After Data Manager is activated, any new Datasets created, either via Citrine Python or the Citrine Platform web UI, will be created at a Team level, and will not be accessible via the typical project.<Collection>.{method} endpoints* . New collections, at both the Team and Dataset level, will be available in v3.4 of Citrine Python.

*Newly-registered Datasets can be accessible via Project-based methods if pulled into a project with project.pull_in_resource(resource=dataset). However, this is not recommended as endpoints listing data by projects and the “pull_in” endpoint for datasets will be removed in 4.0.

6.3.3. How does this change my code?

The change in behavior is most localized to two sets of operations on Datasets and their constituent GEMD data objects: Sharing and Project-based Collections.

6.3.3.1. Sharing

Within a Team

Previously, sharing a Dataset from one Project to another was a 2-step process: first publishing the Dataset to a Team, then pulling the Dataset into the new project. Now that all Datasets are assets of teams, sharing within a team is unnecessary. All of the publish, un_publish, and pull_in_resource endpoints, when applied to Datasets will undergo deprecation. To be precise, the following calls will return a deprecation warning version for Citrine Python versions 3.4 and above, and be removed in version 4.0:

# Publishing a Dataset to a Team will do nothing once Data Manager is activated
project.publish(resource=dataset)

# Un-publishing a Dataset will similarly be a no-op with Data Manager activated
project.un_publish(resource=dataset)

# Pulling a Team into a Project can still be done with Data Manager activated, but not
# recommended and will be deprecated
project.pull_in_resource(resource=dataset)

Between Teams

Sharing a Dataset from one project to another where those projects are in different Teams was a 3-step process: publishing to the Team, sharing from one Team to another, then pulling into a Project. With Data Manager, only the sharing action is needed.

Previous code for sharing My Dataset from Project A in Team A to eventually use in a Training Set in Project B in Team B:

project_a.publish(resource=my_dataset)
team_a.share(
    resource=my_datset,
    target_team_id=team_b.uid,
)
project_b.pull_in_resource(resource=my_dataset)

Is now:

team_a.share(
    resource=my_datset,
    target_team_id=team_b.uid,
)

6.3.3.2. Project-based Collections

As Datasets are now assets of Teams, typical ways to list(), get(), or otherwise manipulate Datasets or data objects within a Project will undergo a deprecation cycle. As of v3.4, these endpoints will still work as usual with a deprecation warning, but will be removed in v4.0. It is therefore recommended to migrate your code from all project-based listing endpoints as soon as possible to adhere to supported patterns and avoid any costly errors.
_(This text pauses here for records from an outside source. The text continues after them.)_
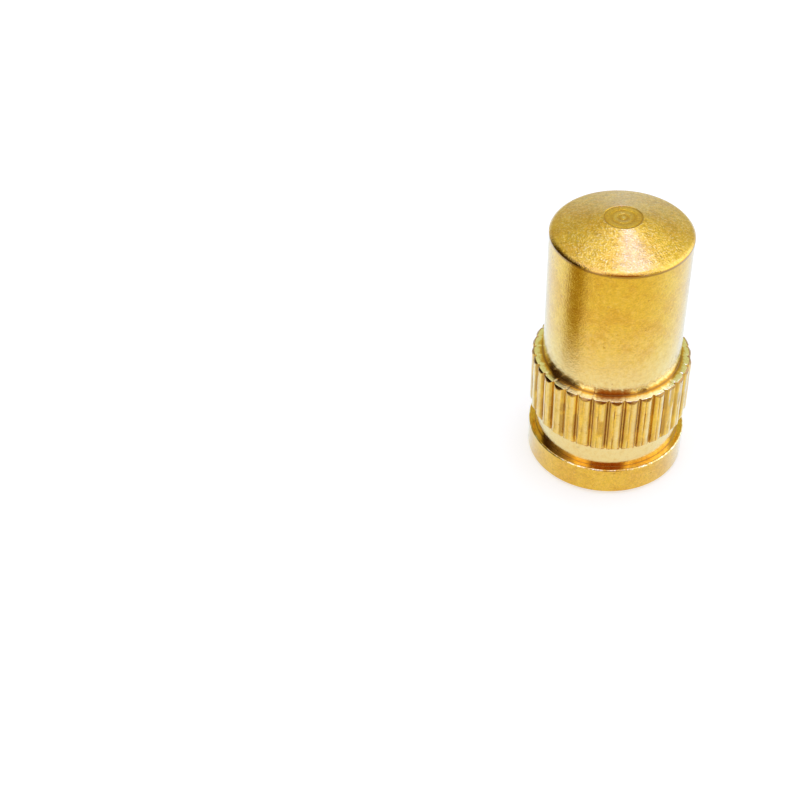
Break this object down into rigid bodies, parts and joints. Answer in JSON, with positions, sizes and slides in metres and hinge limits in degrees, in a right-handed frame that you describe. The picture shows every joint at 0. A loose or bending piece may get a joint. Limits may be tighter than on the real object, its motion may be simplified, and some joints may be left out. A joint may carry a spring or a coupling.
{
  "type": "threaded insert",
  "caption": "Blind round insert with a knurled band, a flanged countersunk mouth, a threaded bore and a coned closed end.",
  "frame": {"origin": "centre of the mouth face, the flat ring that the insert stands on", "axes": "+Z along the insert's axis, from the open mouth up to the closed, coned end; a crest of the knurl lies on +X"},
  "size_m": [0.006, 0.006, 0.0108],
  "materials": {
    "brass": "satin turned brass with fine tool marks and a polished knurl"
  },
  "bodies": {
    "root": {"insert": "brass"}
  },
  "joints": []
}
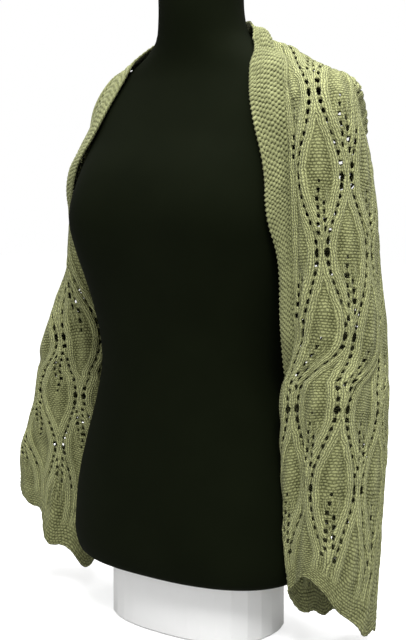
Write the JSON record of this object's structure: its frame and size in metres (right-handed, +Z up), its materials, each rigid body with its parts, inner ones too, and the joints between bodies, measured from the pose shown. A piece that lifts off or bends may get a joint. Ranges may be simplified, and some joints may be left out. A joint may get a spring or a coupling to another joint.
{
  "type": "knitted shrug on a dress form",
  "caption": "Open-fronted lace-knitted shrug with wide scalloped sleeves and a moss-stitch band, worn on a limbless dress form that stands on a recessed foot.",
  "frame": {"origin": "centre of the underside of the foot that the dress form stands on", "axes": "+Z up the form, -Y out of its front, +X to the garment's own left"},
  "size_m": [0.5992, 0.2677, 0.902],
  "materials": {
    "knit": "matte",
    "band_knit": "matte",
    "form_cover": "matte",
    "foot": "satin"
  },
  "bodies": {
    "root": {"dress_form": "form_cover", "form_foot": "foot", "left_front": "knit", "left_back": "knit", "right_front": "knit", "right_back": "knit", "left_front_band": "band_knit", "right_front_band": "band_knit", "left_hem_band": "band_knit", "right_hem_band": "band_knit"}
  },
  "joints": []
}
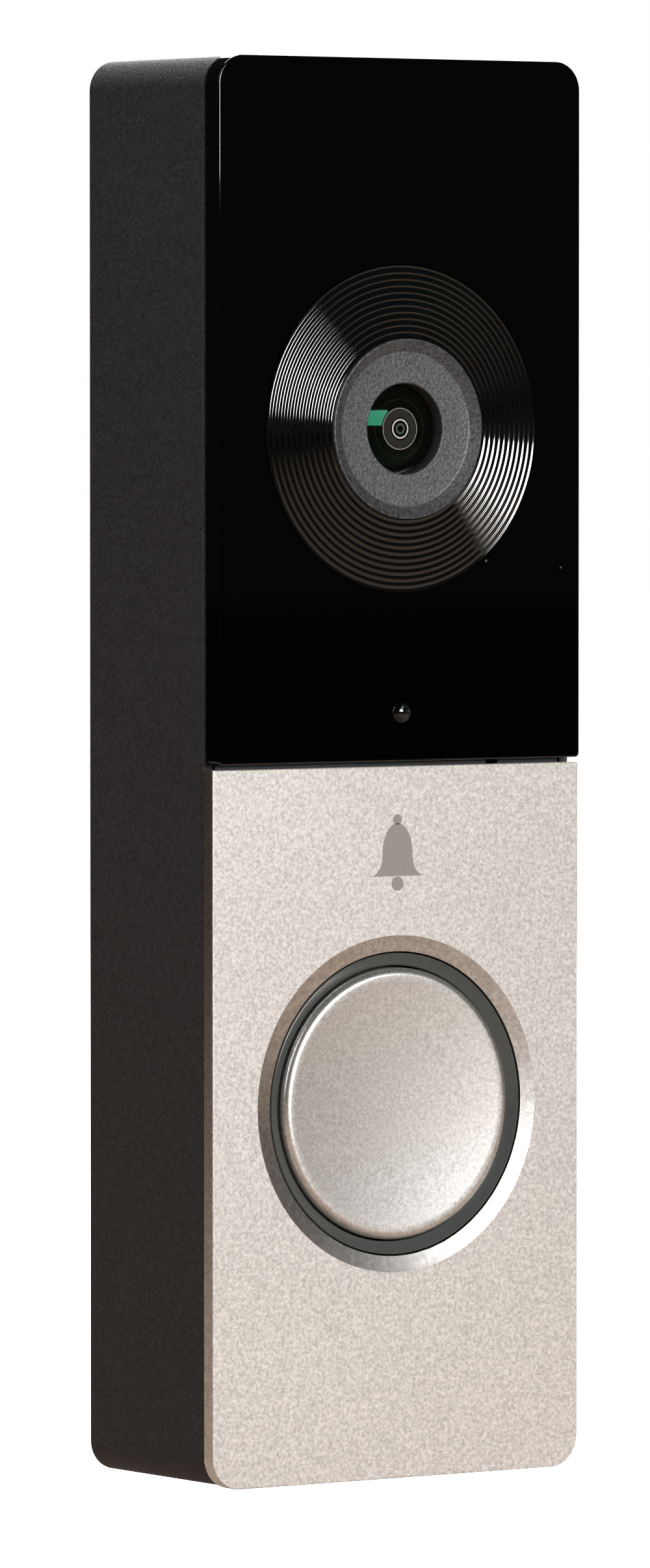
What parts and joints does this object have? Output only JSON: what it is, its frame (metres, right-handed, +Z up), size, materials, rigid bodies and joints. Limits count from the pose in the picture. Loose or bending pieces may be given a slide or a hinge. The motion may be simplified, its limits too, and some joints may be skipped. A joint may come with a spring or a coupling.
{
  "type": "video doorbell",
  "caption": "Slim wall-mounted video doorbell: black case, glossy camera window over a satin metal plate with a lit round push button.",
  "frame": {"origin": "centre of the rear face that meets the wall", "axes": "+X right as seen from the front, +Y into the wall, +Z up"},
  "size_m": [0.042, 0.0233, 0.1339],
  "materials": {
    "housing_black": "fine textured matte moulding",
    "window_gloss": "polished, infrared clear",
    "satin_nickel": "bead blasted and anodised, satin",
    "bezel_grey": "spark textured",
    "smoke_clear": "smoked light guide, polished",
    "inner_plastic": "moulded",
    "lens_glass": "coated optical glass",
    "soft_seal": "silicone",
    "circuit_board": "solder masked laminate",
    "chip_black": "moulded component case",
    "bright_steel": "zinc plated",
    "bare_brass": "plain",
    "spreader_metal": "rolled sheet",
    "pale_lamp": "pale moulded",
    "cell_wrap": "shrink wrap",
    "film_copper": "polyimide film"
  },
  "bodies": {
    "case": {"rear_housing": "housing_black", "housing_seal": "soft_seal", "front_frame": "inner_plastic", "housing_screw_1": "bright_steel", "housing_screw_2": "bright_steel", "housing_screw_3": "bright_steel", "housing_screw_4": "bright_steel", "camera_window": "window_gloss", "faceplate": "satin_nickel", "lens_shroud": "window_gloss", "lens_bezel": "bezel_grey", "lens_barrel": "inner_plastic", "aperture_ring": "bezel_grey", "front_lens": "lens_glass", "rear_lens": "lens_glass", "lens_holder": "inner_plastic", "image_sensor": "chip_black", "camera_board": "circuit_board", "infrared_emitter_1": "chip_black", "infrared_emitter_2": "chip_black", "infrared_emitter_3": "chip_black", "infrared_emitter_4": "chip_black", "sensor_lens": "lens_glass", "light_sensor": "chip_black", "microphone": "bright_steel", "microphone_boot": "soft_seal", "antenna": "bare_brass", "camera_ribbon": "film_copper", "light_ring": "smoke_clear", "return_boot": "soft_seal", "tact_switch": "chip_black", "ring_light_1": "pale_lamp", "ring_light_2": "pale_lamp", "ring_light_3": "pale_lamp", "ring_light_4": "pale_lamp", "ring_light_5": "pale_lamp", "ring_light_6": "pale_lamp", "main_board": "circuit_board", "processor_shield": "bright_steel", "heat_spreader": "spreader_metal", "thermal_pad": "soft_seal", "backup_cell": "cell_wrap", "terminal_block": "inner_plastic", "terminal_clamp_left": "bare_brass", "terminal_clamp_right": "bare_brass", "terminal_screw_left": "bare_brass", "terminal_screw_right": "bare_brass", "rear_gasket": "soft_seal", "speaker_frame": "inner_plastic", "speaker_diaphragm": "chip_black", "speaker_magnet": "bright_steel", "speaker_gasket": "soft_seal", "reset_switch": "chip_black", "wall_bracket": "bright_steel", "security_screw": "bright_steel"},
    "button": {"button_cap": "satin_nickel", "button_carrier": "inner_plastic"},
    "switch": {"switch_plunger": "pale_lamp"},
    "reset": {"reset_button": "pale_lamp"}
  },
  "joints": [
    {"name": "button_travel", "type": "slide", "parent": "case", "child": "button", "axis": [0, 1, 0], "range_m": [0, 0.0006], "stiffness_N_per_m": 3500, "springref_m": -0.0002, "deforming": ["return_boot"]},
    {"name": "switch_travel", "type": "slide", "parent": "case", "child": "switch", "axis": [0, 1, 0], "range_m": [0, 0.0006]},
    {"name": "reset_travel", "type": "slide", "parent": "case", "child": "reset", "axis": [0, -1, 0], "range_m": [0, 0.0004], "stiffness_N_per_m": 2500, "springref_m": -0.0002}
  ],
  "couplings": [
    {"joint": "switch_travel", "follows": "button_travel", "ratio": 1}
  ]
}
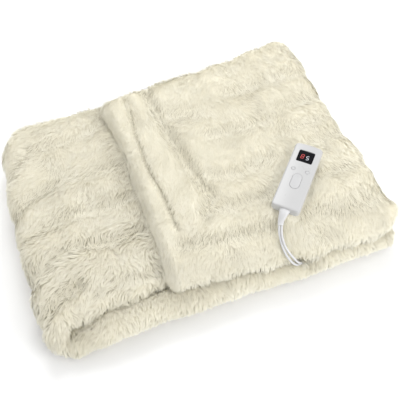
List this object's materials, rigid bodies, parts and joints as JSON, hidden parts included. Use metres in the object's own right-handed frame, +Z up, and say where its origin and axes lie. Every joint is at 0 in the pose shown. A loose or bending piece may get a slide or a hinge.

The following endpoints will return a return a deprecation warning version for Citrine Python versions 3.4 and above, and be removed in version 4.0. Moreover, they will not reference Datasets or their contents that are registered after Data Manager has been activated:

# Listing Datasets or their Contents (such as MaterialSpecs or ProcessTemplates) from a Project
project.datasets.list()
project.gemd.list()
project.process_runs.list()
...

# Getting Datasets or GEMD Assets via their UID and a Project
project.datasets.get(uid)
project.measurement_specs.get(uid)
...

 # Doing any operations (updating, deleting, etc.) to Datasets via a Project collection
project.datasets.update()

The following new methods introduced in citrine python v3.4 are preferred:

# Listing Datasets or their Contents
team.datasets.list()
team.gemd.list()
dataset.property_templates.list()
...

# Getting Datasets or GEMD Assets via their UID
team.datasets.get(uid)
team.ingredient_runs.get(uid)
dataset.process_specs.get(uid)
...

# Doing any operations (updating, deleting, dumping, etc.) to Datasets or GEMD Assets
team.datasets.delete(uid)
dataset.condition_templates.update(object)
...

Note again that even though these endpoints will still be operational, registration of any new Datasets will be at a Team level and thus inaccessible via these Project-based collections, unless “pulled in” to a specific Project in that Team.